[Material start]

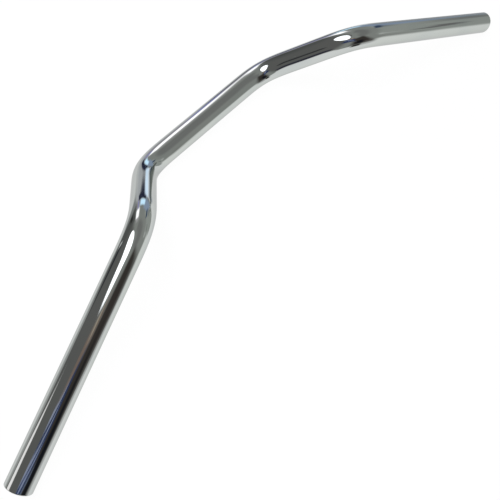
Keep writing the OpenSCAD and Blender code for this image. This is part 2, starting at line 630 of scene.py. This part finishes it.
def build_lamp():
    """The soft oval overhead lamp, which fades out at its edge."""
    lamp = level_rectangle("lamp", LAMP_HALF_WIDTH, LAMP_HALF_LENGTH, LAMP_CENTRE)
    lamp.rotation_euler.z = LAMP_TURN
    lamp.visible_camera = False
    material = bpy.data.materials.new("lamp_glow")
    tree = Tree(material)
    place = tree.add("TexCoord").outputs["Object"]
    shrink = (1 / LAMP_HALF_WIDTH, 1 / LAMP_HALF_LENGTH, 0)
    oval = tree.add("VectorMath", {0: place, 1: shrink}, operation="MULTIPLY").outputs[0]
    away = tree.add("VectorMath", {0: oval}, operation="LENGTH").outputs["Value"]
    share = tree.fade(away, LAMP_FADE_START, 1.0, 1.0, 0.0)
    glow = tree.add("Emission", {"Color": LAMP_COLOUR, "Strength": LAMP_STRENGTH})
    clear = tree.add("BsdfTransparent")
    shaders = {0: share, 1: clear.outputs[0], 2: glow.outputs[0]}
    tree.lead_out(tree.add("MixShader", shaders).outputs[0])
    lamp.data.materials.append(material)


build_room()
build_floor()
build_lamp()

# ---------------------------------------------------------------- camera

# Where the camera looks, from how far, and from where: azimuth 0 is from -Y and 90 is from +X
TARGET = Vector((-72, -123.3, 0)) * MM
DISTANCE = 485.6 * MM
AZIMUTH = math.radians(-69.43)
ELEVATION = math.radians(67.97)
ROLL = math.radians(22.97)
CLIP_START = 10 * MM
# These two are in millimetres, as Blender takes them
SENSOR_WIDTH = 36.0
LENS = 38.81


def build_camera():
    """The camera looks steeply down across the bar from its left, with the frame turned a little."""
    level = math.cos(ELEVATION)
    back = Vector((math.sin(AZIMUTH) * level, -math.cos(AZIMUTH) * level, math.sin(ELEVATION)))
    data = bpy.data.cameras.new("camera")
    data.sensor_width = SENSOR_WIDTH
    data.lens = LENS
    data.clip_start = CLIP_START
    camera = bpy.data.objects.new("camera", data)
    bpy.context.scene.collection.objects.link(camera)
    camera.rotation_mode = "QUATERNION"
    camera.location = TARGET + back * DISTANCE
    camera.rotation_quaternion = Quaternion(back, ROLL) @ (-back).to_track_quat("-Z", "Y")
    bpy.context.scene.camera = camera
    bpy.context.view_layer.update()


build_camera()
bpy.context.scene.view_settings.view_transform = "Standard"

[Material end]

Repeat the whole listing exactly, keeping every line intact.

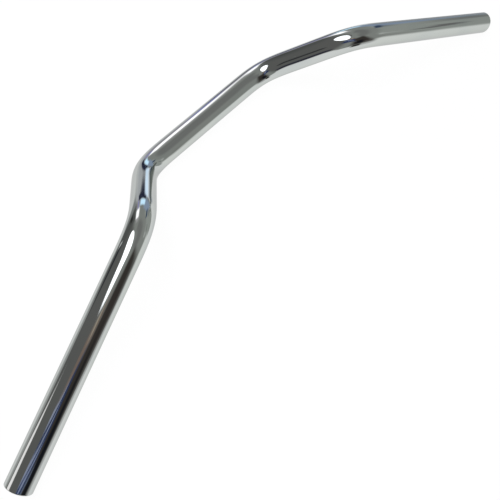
Keep writing the OpenSCAD and Blender code for this image. This is part 2, starting at line 630 of scene.py. This part finishes it.
def build_lamp():
    """The soft oval overhead lamp, which fades out at its edge."""
    lamp = level_rectangle("lamp", LAMP_HALF_WIDTH, LAMP_HALF_LENGTH, LAMP_CENTRE)
    lamp.rotation_euler.z = LAMP_TURN
    lamp.visible_camera = False
    material = bpy.data.materials.new("lamp_glow")
    tree = Tree(material)
    place = tree.add("TexCoord").outputs["Object"]
    shrink = (1 / LAMP_HALF_WIDTH, 1 / LAMP_HALF_LENGTH, 0)
    oval = tree.add("VectorMath", {0: place, 1: shrink}, operation="MULTIPLY").outputs[0]
    away = tree.add("VectorMath", {0: oval}, operation="LENGTH").outputs["Value"]
    share = tree.fade(away, LAMP_FADE_START, 1.0, 1.0, 0.0)
    glow = tree.add("Emission", {"Color": LAMP_COLOUR, "Strength": LAMP_STRENGTH})
    clear = tree.add("BsdfTransparent")
    shaders = {0: share, 1: clear.outputs[0], 2: glow.outputs[0]}
    tree.lead_out(tree.add("MixShader", shaders).outputs[0])
    lamp.data.materials.append(material)


build_room()
build_floor()
build_lamp()

# ---------------------------------------------------------------- camera

# Where the camera looks, from how far, and from where: azimuth 0 is from -Y and 90 is from +X
TARGET = Vector((-72, -123.3, 0)) * MM
DISTANCE = 485.6 * MM
AZIMUTH = math.radians(-69.43)
ELEVATION = math.radians(67.97)
ROLL = math.radians(22.97)
CLIP_START = 10 * MM
# These two are in millimetres, as Blender takes them
SENSOR_WIDTH = 36.0
LENS = 38.81


def build_camera():
    """The camera looks steeply down across the bar from its left, with the frame turned a little."""
    level = math.cos(ELEVATION)
    back = Vector((math.sin(AZIMUTH) * level, -math.cos(AZIMUTH) * level, math.sin(ELEVATION)))
    data = bpy.data.cameras.new("camera")
    data.sensor_width = SENSOR_WIDTH
    data.lens = LENS
    data.clip_start = CLIP_START
    camera = bpy.data.objects.new("camera", data)
    bpy.context.scene.collection.objects.link(camera)
    camera.rotation_mode = "QUATERNION"
    camera.location = TARGET + back * DISTANCE
    camera.rotation_quaternion = Quaternion(back, ROLL) @ (-back).to_track_quat("-Z", "Y")
    bpy.context.scene.camera = camera
    bpy.context.view_layer.update()


build_camera()
bpy.context.scene.view_settings.view_transform = "Standard"